* Direction *
What is wanted is an exact restatement of the lines from the one with "make_lantern()" through the one with "obj.parent = empty", both included, and of no other lines.

# Data to process start

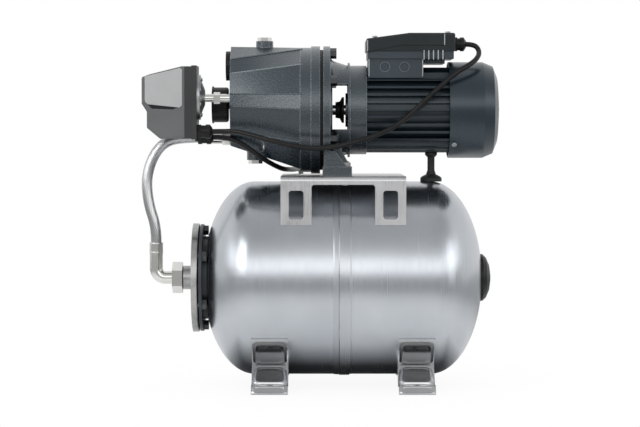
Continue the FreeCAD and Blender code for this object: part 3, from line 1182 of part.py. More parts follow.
def tube(label, points, radius):
    """A round tube along straight runs joined by tangent arcs, as large as the runs allow."""
    spots = [Vector(*point) for point in points]
    edges, last, radii = [], spots[0], []
    for before, corner, after in zip(spots, spots[1:], spots[2:]):
        coming, going = (corner - before), (after - corner)
        turn = coming.getAngle(going)
        reach = 0.45 * min(coming.Length, going.Length)
        radii.append(reach / math.tan(turn / 2))
        start = corner - coming.normalize() * reach
        end = corner + going.normalize() * reach
        inward = (going - coming).normalize()
        middle = corner + inward * (radii[-1] / math.cos(turn / 2) - radii[-1])
        edges.append(Part.LineSegment(last, start).toShape())
        edges.append(Part.Arc(start, middle, end).toShape())
        last = end
    edges.append(Part.LineSegment(last, spots[-1]).toShape())
    path = Part.Wire(edges)
    ring = Part.Wire(Part.Circle(spots[0], spots[1] - spots[0], radius).toShape())
    pipe = path.makePipeShell([ring], True, False)
    ideal = math.pi * radius * radius * path.Length
    print(f"{label}: length {path.Length:.0f}, volume share {pipe.Volume / ideal:.4f},",
          "radii", [round(value) for value in radii])
    return pipe


HOSE_ROUTE = [(-184, 12, 347), (-218, 12, 347), (-249, 10, 342), (-267, 8, 320),
              (-276, 6, 288), (-272, 3, 252), (-261.5, 0, 222), (-261.5, 0, 199.5)]
MOTOR_LEAD_ROUTE = [(-179, -66, 355), (-165, -66, 355), (-149, -71, 355.5), (-126, -81, 350.5),
                    (-99, -91, 342.5), (-72, -95, 336), (-45, -97, 332), (-18, -96, 333),
                    (6, -90, 338), (30, -79, 344.5), (52, -71, 352.5), (73, -68, 362.5),
                    (94, -67.5, 379), (113.5, -68.5, 398.5), (133.5, -66, 417),
                    (155, -61, 436), (173, -53, 446), (185, -42, 455), (190, -28, 465),
                    (184, -20, 476), (171, -20, 476)]
MAINS_ROUTE = [(-179, -40, 347), (-165, -40, 347), (-151, -45, 343.5), (-136, -48, 336),
               (-112, -41, 318), (-86, -6, 302.5), (-73, 34, 301), (-65, 74, 301),
               (-60.5, 110, 302), (-58.5, 134, 289),
               (-58, 149, 255), (-57, 157, 205), (-56.5, 160, 150), (-56, 158.5, 97),
               (-56, 158, 52), (-56.5, 164, 21), (-56.5, 179, 6), (-53.5, 200, 3.6)]


ROUTE_PUMP_Z, ROUTE_TANK_Z, ROUTE_TANK_HALF = 385, 150, 123


def led(points, low_move, high_move):
    """Route points that follow their ends: the lowest by one move, the highest by another."""
    heights = [point[2] for point in points]
    span = max(heights) - min(heights)
    low_move, high_move = Vector(*low_move), Vector(*high_move)
    moved = []
    for point in points:
        share = (point[2] - min(heights)) / span
        moved.append(tuple(Vector(*point) + low_move * (1 - share) + high_move * share))
    return moved


def make_hose():
    """The braided hose with its crimped ends, the tank elbow and its union nut."""
    rise, lift = size("pump_z") - ROUTE_PUMP_Z, size("tank_z") - ROUTE_TANK_Z
    route = led(HOSE_ROUTE, (ROUTE_TANK_HALF - size("tank_half"), 0, lift), (0, 0, rise))
    keep(coded(tube("hose", route, size("hose_radius"))), "braided_hose")
    crimp = size("crimp_radius")
    at = ("hose_port_y", "hose_port_z")
    collar = prism("19", "-casing_left - 13", "-casing_left - 2", at=at)
    tail = cylinder("hose_tail - 0.1", "-casing_left - 3", "-casing_left + 8", at=at)
    sleeve = cylinder("crimp_radius", str(route[0][0]), "-casing_left - 12", at=at)
    keep(fuse(collar, tail, sleeve), "hose_union")
    top = route[-1]
    corner = Vector(top[0], 0, size("tank_z"))
    run = [(-size("union_left") + 6, 0, corner.z), tuple(corner), (corner.x, 0, top[2] - 12)]
    elbow = tube("elbow", run, size("elbow_radius"))
    cup = Part.makeCylinder(crimp, size("crimp_long"),
                            Vector(top[0], 0, top[2] - size("crimp_long")), Z_AXIS)
    keep(coded(elbow.fuse(cup)), "hose_elbow")
    axis = ("0", "tank_z")
    nut = prism("union_flats", "-union_left", "-union_right", at=axis)
    thread = cylinder("spigot_radius", "-union_left + 6", "-union_right + 1", at=axis)
    mouth = cylinder("elbow_radius", "-union_left - 1", "-union_left + 7", at=axis)
    keep(cut(nut, thread, mouth), "union_nut")


def make_leads():
    """The motor lead, the mains lead, its coil on the floor and the plug."""
    radius = size("lead_radius")
    rise = (0, 0, size("pump_z") - ROUTE_PUMP_Z)
    keep(coded(tube("motor lead", led(MOTOR_LEAD_ROUTE, rise, rise), radius)), "motor_lead")
    keep(coded(tube("mains cord", led(MAINS_ROUTE, (0, 0, 0), rise), radius)), "mains_cord")
    coil_x, coil_y, middle = MAINS_ROUTE[-1][0] + 42, MAINS_ROUTE[-1][1], 11 * radius
    ring = Part.makeCylinder(middle + 2 * radius, 4 * radius, Vector(coil_x, coil_y, 0))
    hole = Part.makeCylinder(middle - 2 * radius, 5 * radius, Vector(coil_x, coil_y, -1))
    keep(coded(ring.cut(hole)), "mains_coil")
    start = coil_x + middle + 2 * radius
    wide, high, long = size("plug_wide"), size("plug_high"), size("plug_long")
    grip = Part.makeBox(long, wide, high, Vector(start, coil_y - wide / 2, 0))
    upright = [edge for edge in grip.Edges if abs(edge.tangentAt(0).z) > 0.99]
    grip = grip.makeFillet(6, upright)
    pins = [Part.makeCylinder(2.4, 19, Vector(start + long, coil_y + way * 9.5, high / 2), X_AXIS)
            for way in (-1, 1)]
    keep(coded(grip.fuse(pins)), "mains_plug")


def check_model():
    """Stop where an object failed or a sub-part's shape is empty or not valid."""
    for item in doc.Objects:
        if "Invalid" in item.State or "Error" in item.State:
            raise RuntimeError(f"{item.Name} ({item.Label}) failed: {item.State}")
    for label, item in NODES.items():
        if item.Shape.isNull() or not item.Shape.isValid():
            raise RuntimeError(f"{label} has no valid shape")
        if len(item.Shape.Solids) == 0:
            raise RuntimeError(f"{label} holds no solid")


def main():
    """Build every sub-part, check them and write one file for each."""
    tank = make_tank()
    make_air_valve()
    make_foot("-1 * ", "foot_left")
    make_foot("", "foot_right")
    make_bracket(tank)
    make_buffer()
    make_casing()
    make_casing_fittings()
    make_rotor()
    make_bearings()
    make_lantern()
    make_joining_bolts()
    make_motor()
    make_terminal_box()
    make_glands()
    make_switch()
    make_front_fittings()
    make_hose()
    make_leads()
    doc.recompute()
    check_model()
    os.makedirs("parts", exist_ok=True)
    for label, item in NODES.items():
        item.Shape.exportStep(f"parts/{label}.step")
    print(len(NODES), "sub-parts")


main()
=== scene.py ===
"""Looks of the booster pump set: camera, light, cords, finishes and fine surface pieces."""
import json
import math

import bmesh
import bpy
import numpy as np
from mathutils import Matrix, Vector


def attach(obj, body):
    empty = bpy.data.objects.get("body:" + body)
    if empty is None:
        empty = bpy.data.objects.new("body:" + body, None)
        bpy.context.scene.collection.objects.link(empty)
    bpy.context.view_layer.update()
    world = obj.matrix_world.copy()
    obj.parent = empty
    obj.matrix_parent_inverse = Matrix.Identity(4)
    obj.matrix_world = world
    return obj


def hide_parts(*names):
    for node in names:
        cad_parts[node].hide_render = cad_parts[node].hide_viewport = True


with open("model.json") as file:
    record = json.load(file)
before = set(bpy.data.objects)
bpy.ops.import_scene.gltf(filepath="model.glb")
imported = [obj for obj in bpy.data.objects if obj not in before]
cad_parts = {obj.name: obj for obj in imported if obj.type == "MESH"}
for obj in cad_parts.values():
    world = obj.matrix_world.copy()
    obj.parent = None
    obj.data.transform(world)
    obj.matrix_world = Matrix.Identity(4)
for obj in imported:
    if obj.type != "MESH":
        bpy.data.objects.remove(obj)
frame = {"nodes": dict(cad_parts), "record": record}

MM = 0.001
FULL_TURN = 2 * math.pi
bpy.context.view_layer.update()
RECORD = frame["record"]

# Camera: a long lens a little below the pump's axis
CAMERA_PLACE = (-0.0316, -3.0, 0.357)
CAMERA_DROP = math.radians(2.235)
FOCAL_PIXELS, PHOTO_WIDTH = 2139, 640
SENSOR = 36.0

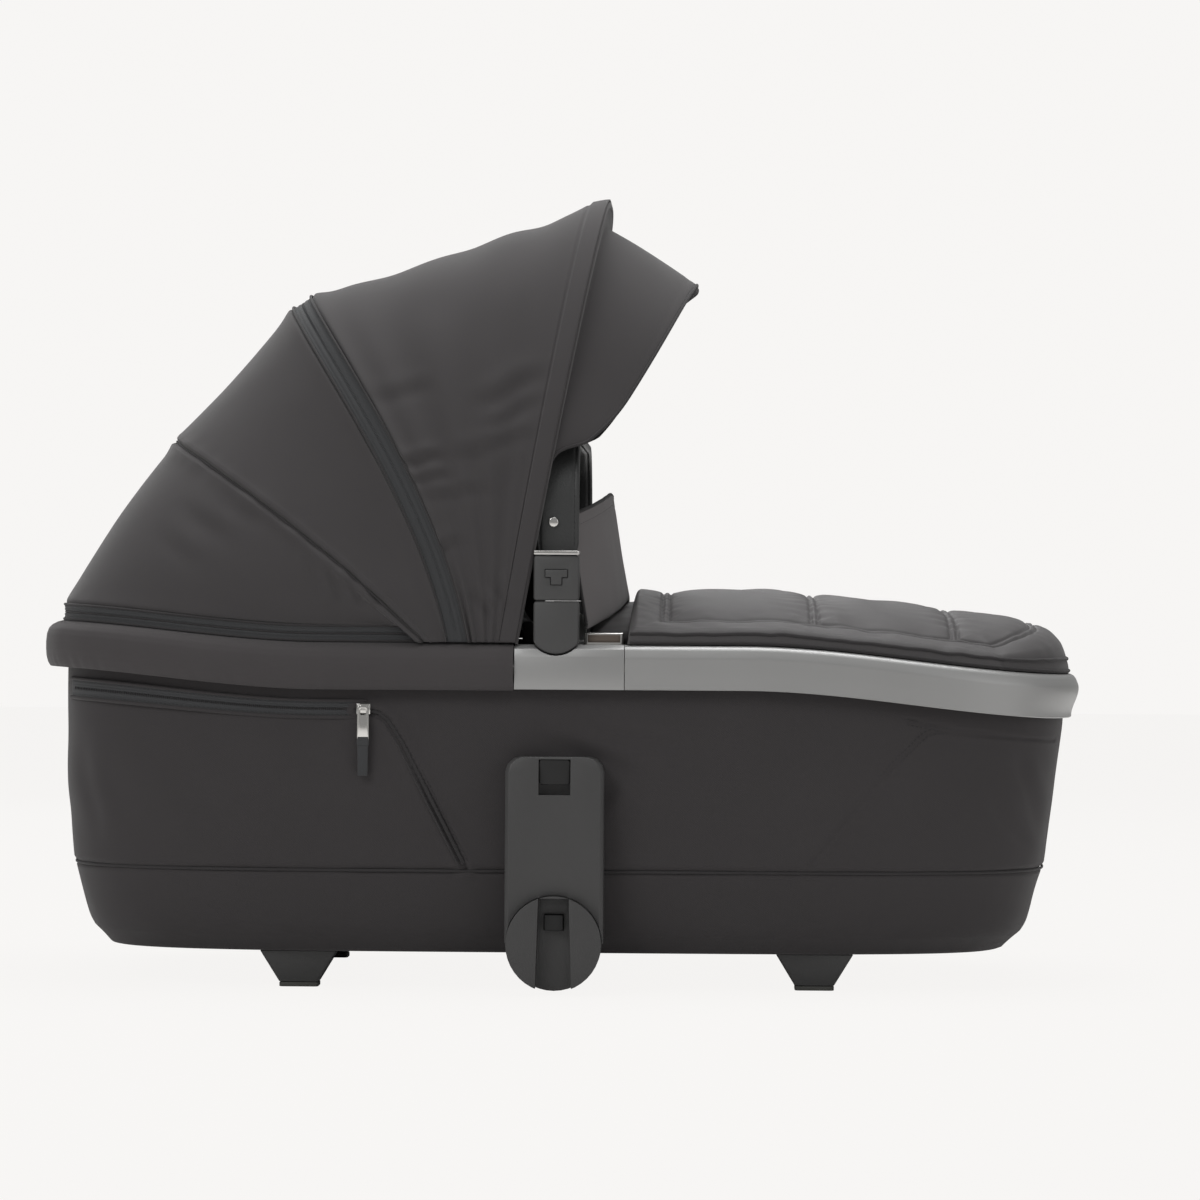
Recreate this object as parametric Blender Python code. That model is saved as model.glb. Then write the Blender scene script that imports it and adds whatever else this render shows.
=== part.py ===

# Data to process end

* Written reply *
    make_lantern()
    make_joining_bolts()
    make_motor()
    make_terminal_box()
    make_glands()
    make_switch()
    make_front_fittings()
    make_hose()
    make_leads()
    doc.recompute()
    check_model()
    os.makedirs("parts", exist_ok=True)
    for label, item in NODES.items():
        item.Shape.exportStep(f"parts/{label}.step")
    print(len(NODES), "sub-parts")


main()
=== scene.py ===
"""Looks of the booster pump set: camera, light, cords, finishes and fine surface pieces."""
import json
import math

import bmesh
import bpy
import numpy as np
from mathutils import Matrix, Vector


def attach(obj, body):
    empty = bpy.data.objects.get("body:" + body)
    if empty is None:
        empty = bpy.data.objects.new("body:" + body, None)
        bpy.context.scene.collection.objects.link(empty)
    bpy.context.view_layer.update()
    world = obj.matrix_world.copy()
    obj.parent = empty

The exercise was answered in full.